PROBLEM: The first line to copy is the one with "The Blender code"; the last is the one with "What three.js and". Copy each line in that range exactly, leaving out all others.

>>>>

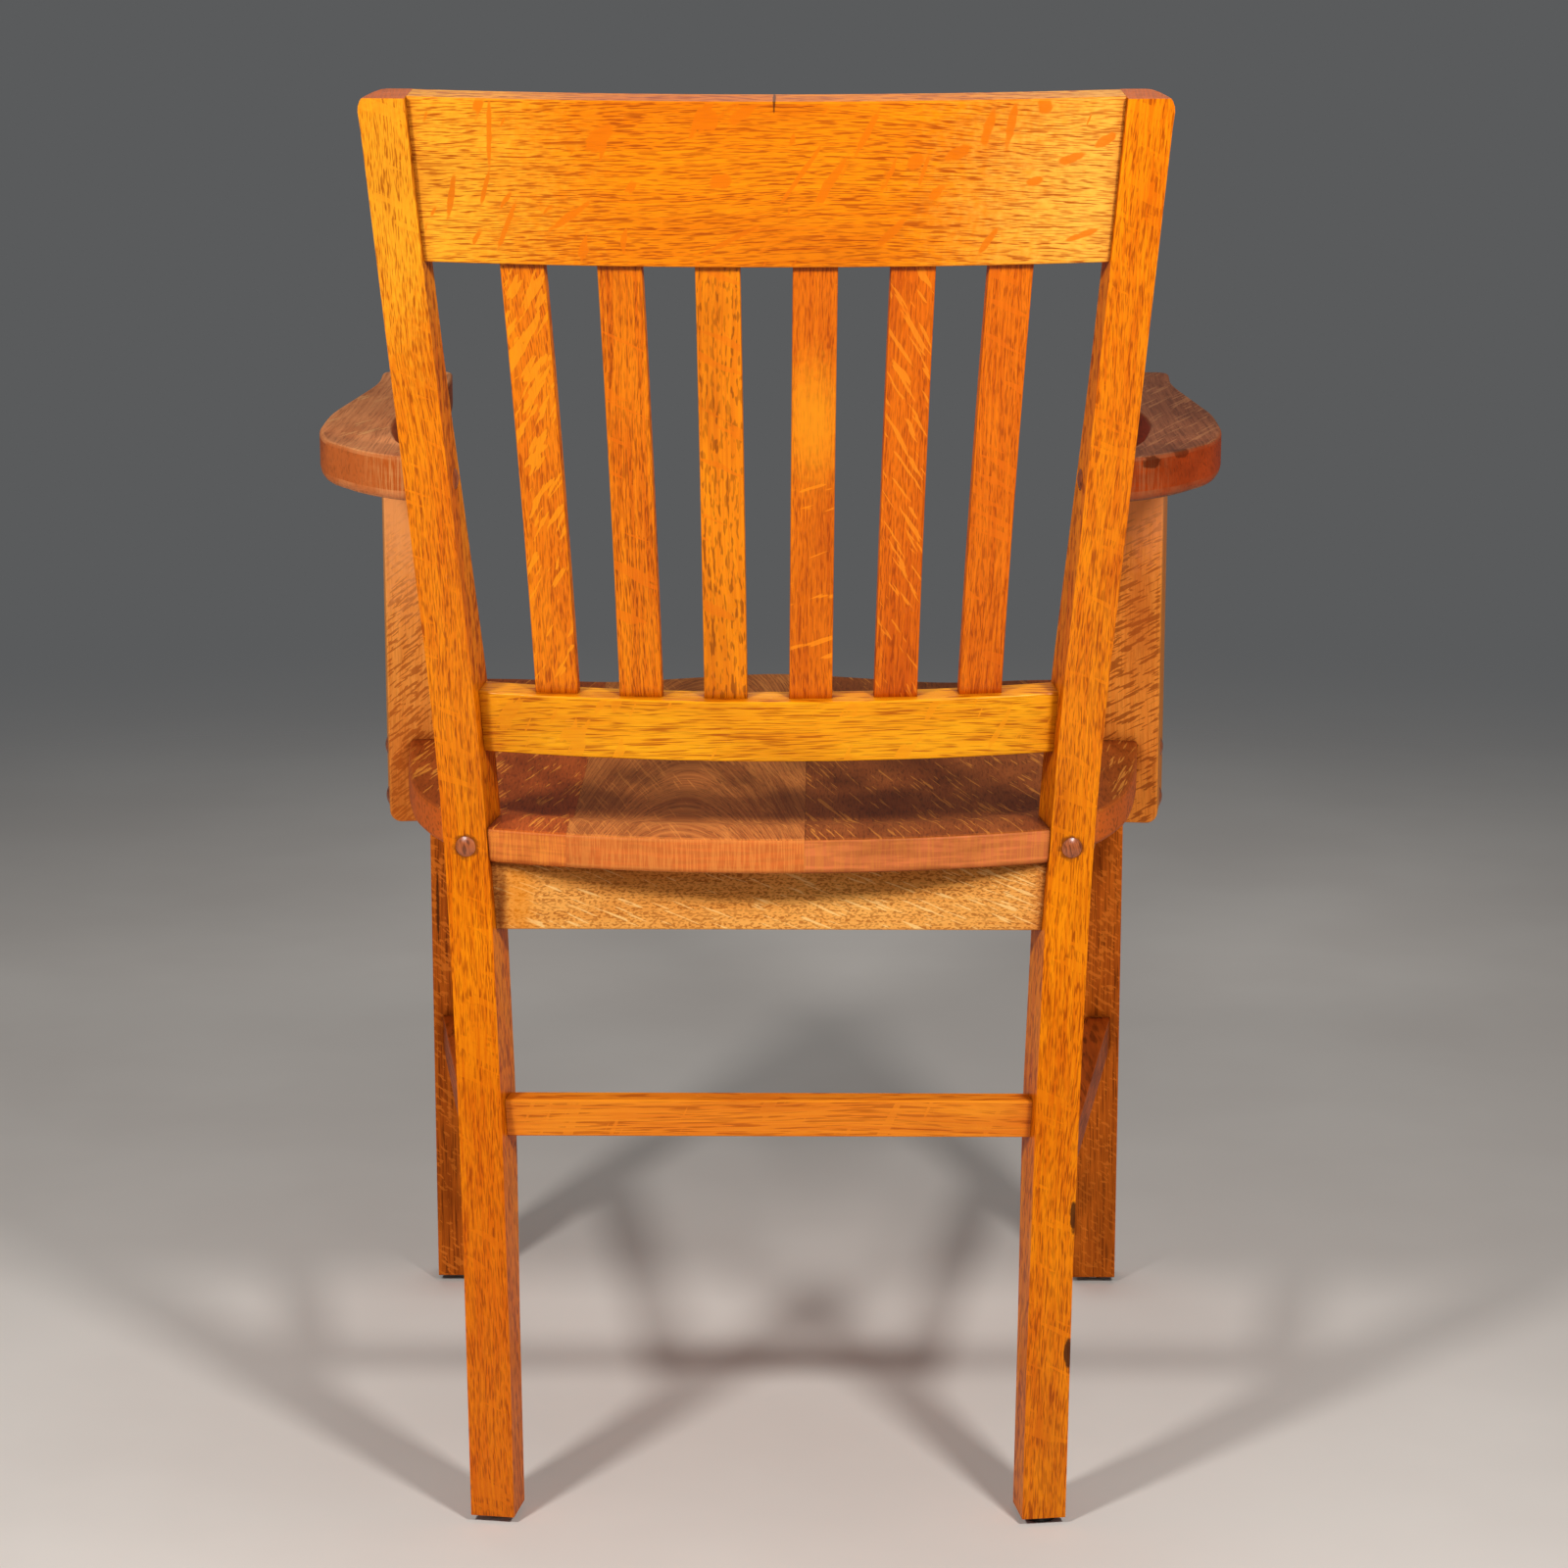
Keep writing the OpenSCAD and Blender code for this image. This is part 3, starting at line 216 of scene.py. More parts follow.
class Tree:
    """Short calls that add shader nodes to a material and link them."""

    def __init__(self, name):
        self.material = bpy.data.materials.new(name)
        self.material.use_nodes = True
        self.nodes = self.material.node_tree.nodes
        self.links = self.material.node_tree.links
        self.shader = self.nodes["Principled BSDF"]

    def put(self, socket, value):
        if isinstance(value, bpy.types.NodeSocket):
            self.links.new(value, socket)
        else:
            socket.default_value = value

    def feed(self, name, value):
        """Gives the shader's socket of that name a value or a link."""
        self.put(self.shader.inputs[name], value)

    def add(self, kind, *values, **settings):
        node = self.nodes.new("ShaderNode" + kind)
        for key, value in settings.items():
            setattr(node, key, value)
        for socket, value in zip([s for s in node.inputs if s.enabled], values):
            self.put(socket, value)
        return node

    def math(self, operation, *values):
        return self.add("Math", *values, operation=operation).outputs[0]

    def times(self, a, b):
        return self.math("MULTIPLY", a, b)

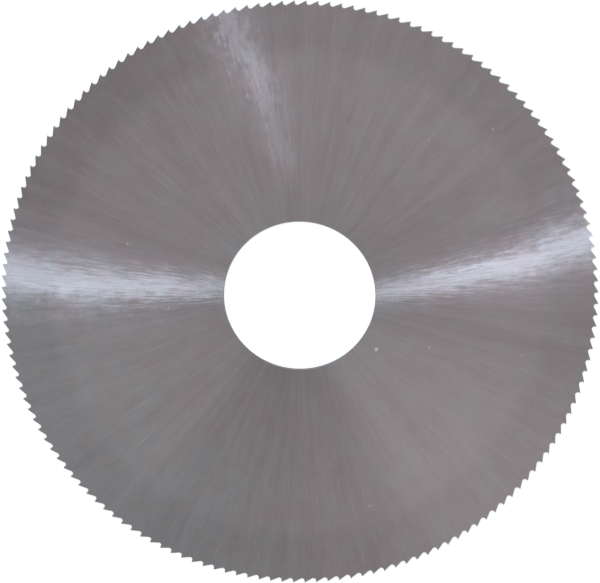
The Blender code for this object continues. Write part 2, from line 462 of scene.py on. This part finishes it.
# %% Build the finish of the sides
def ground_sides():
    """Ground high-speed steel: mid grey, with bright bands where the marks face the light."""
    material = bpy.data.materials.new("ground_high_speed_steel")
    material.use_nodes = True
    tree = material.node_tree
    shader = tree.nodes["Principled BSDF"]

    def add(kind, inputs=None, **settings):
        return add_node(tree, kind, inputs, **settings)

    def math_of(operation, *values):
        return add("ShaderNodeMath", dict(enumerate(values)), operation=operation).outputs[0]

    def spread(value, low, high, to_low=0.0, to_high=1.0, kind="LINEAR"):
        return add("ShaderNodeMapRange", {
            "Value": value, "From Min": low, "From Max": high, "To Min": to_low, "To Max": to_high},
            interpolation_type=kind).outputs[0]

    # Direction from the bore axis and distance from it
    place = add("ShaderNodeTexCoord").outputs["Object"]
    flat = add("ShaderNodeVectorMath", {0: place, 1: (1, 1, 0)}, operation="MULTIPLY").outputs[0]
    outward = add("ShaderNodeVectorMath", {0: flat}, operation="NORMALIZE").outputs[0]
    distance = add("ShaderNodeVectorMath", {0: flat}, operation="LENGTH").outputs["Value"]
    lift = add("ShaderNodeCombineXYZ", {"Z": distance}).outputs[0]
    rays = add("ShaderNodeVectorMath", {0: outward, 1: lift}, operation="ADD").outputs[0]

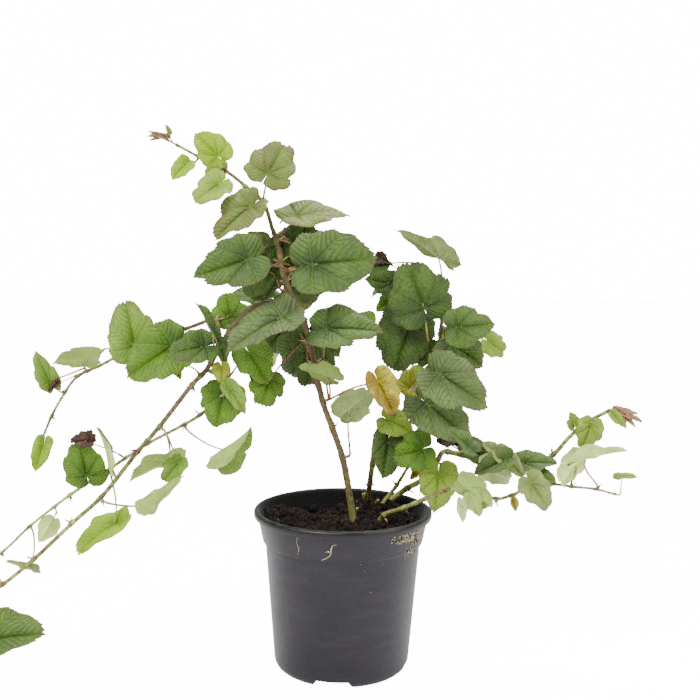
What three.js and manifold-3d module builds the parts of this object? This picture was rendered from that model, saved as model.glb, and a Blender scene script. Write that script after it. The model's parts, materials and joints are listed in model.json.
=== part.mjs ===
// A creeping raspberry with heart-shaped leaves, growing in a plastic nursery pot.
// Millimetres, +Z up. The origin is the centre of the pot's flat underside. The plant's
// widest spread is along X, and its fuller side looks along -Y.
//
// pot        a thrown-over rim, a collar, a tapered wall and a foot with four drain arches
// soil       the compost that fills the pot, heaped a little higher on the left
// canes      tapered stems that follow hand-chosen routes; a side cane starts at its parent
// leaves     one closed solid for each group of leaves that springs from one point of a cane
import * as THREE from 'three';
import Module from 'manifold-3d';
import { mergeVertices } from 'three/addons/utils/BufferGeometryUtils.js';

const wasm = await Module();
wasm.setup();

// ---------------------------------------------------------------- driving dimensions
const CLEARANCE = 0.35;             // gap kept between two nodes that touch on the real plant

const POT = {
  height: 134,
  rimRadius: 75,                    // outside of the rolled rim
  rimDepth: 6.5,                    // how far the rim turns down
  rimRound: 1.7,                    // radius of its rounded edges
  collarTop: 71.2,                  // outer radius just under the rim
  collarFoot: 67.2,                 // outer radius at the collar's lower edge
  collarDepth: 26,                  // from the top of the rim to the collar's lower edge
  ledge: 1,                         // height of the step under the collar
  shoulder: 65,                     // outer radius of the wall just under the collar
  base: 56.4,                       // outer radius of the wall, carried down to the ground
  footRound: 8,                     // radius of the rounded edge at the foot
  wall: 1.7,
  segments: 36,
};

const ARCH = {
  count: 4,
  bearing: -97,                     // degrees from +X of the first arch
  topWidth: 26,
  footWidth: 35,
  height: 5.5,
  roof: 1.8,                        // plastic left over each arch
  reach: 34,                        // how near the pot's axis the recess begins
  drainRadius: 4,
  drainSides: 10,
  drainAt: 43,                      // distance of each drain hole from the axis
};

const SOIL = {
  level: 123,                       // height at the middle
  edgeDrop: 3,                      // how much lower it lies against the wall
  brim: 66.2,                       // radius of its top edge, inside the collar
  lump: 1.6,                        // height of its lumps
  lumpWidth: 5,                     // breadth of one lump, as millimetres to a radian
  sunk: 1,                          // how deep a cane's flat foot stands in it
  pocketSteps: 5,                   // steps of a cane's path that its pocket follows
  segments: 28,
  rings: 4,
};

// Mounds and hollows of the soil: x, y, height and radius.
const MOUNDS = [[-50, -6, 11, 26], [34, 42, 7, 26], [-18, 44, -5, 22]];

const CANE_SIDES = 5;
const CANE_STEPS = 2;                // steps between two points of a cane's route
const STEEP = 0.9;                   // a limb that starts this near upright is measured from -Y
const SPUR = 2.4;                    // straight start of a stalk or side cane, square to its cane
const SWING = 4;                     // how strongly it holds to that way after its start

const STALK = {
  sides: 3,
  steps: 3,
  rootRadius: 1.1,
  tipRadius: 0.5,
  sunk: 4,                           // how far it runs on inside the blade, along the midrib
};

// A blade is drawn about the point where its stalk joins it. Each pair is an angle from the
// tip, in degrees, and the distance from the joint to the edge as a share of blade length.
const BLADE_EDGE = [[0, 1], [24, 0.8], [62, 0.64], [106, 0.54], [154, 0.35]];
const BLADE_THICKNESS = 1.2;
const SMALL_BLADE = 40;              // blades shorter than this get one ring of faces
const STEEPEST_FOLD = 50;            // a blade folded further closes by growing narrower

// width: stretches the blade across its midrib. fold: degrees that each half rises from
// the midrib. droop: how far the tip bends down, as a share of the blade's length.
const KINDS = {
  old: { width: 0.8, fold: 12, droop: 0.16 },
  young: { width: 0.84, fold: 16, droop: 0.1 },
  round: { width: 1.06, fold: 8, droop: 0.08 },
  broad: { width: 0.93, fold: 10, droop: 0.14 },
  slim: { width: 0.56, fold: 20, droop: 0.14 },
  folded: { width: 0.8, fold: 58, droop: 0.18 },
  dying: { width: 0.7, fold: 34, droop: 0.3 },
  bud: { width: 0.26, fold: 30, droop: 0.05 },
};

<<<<

ANSWER BELOW:
The Blender code for this object continues. Write part 2, from line 462 of scene.py on. This part finishes it.
# %% Build the finish of the sides
def ground_sides():
    """Ground high-speed steel: mid grey, with bright bands where the marks face the light."""
    material = bpy.data.materials.new("ground_high_speed_steel")
    material.use_nodes = True
    tree = material.node_tree
    shader = tree.nodes["Principled BSDF"]

    def add(kind, inputs=None, **settings):
        return add_node(tree, kind, inputs, **settings)

    def math_of(operation, *values):
        return add("ShaderNodeMath", dict(enumerate(values)), operation=operation).outputs[0]

    def spread(value, low, high, to_low=0.0, to_high=1.0, kind="LINEAR"):
        return add("ShaderNodeMapRange", {
            "Value": value, "From Min": low, "From Max": high, "To Min": to_low, "To Max": to_high},
            interpolation_type=kind).outputs[0]

    # Direction from the bore axis and distance from it
    place = add("ShaderNodeTexCoord").outputs["Object"]
    flat = add("ShaderNodeVectorMath", {0: place, 1: (1, 1, 0)}, operation="MULTIPLY").outputs[0]
    outward = add("ShaderNodeVectorMath", {0: flat}, operation="NORMALIZE").outputs[0]
    distance = add("ShaderNodeVectorMath", {0: flat}, operation="LENGTH").outputs["Value"]
    lift = add("ShaderNodeCombineXYZ", {"Z": distance}).outputs[0]
    rays = add("ShaderNodeVectorMath", {0: outward, 1: lift}, operation="ADD").outputs[0]

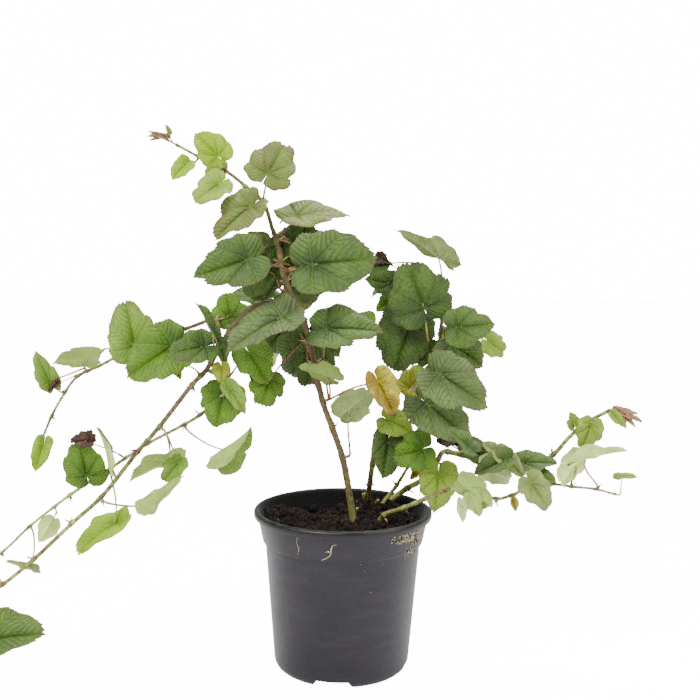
What three.js and manifold-3d module builds the parts of this object? This picture was rendered from that model, saved as model.glb, and a Blender scene script. Write that script after it. The model's parts, materials and joints are listed in model.json.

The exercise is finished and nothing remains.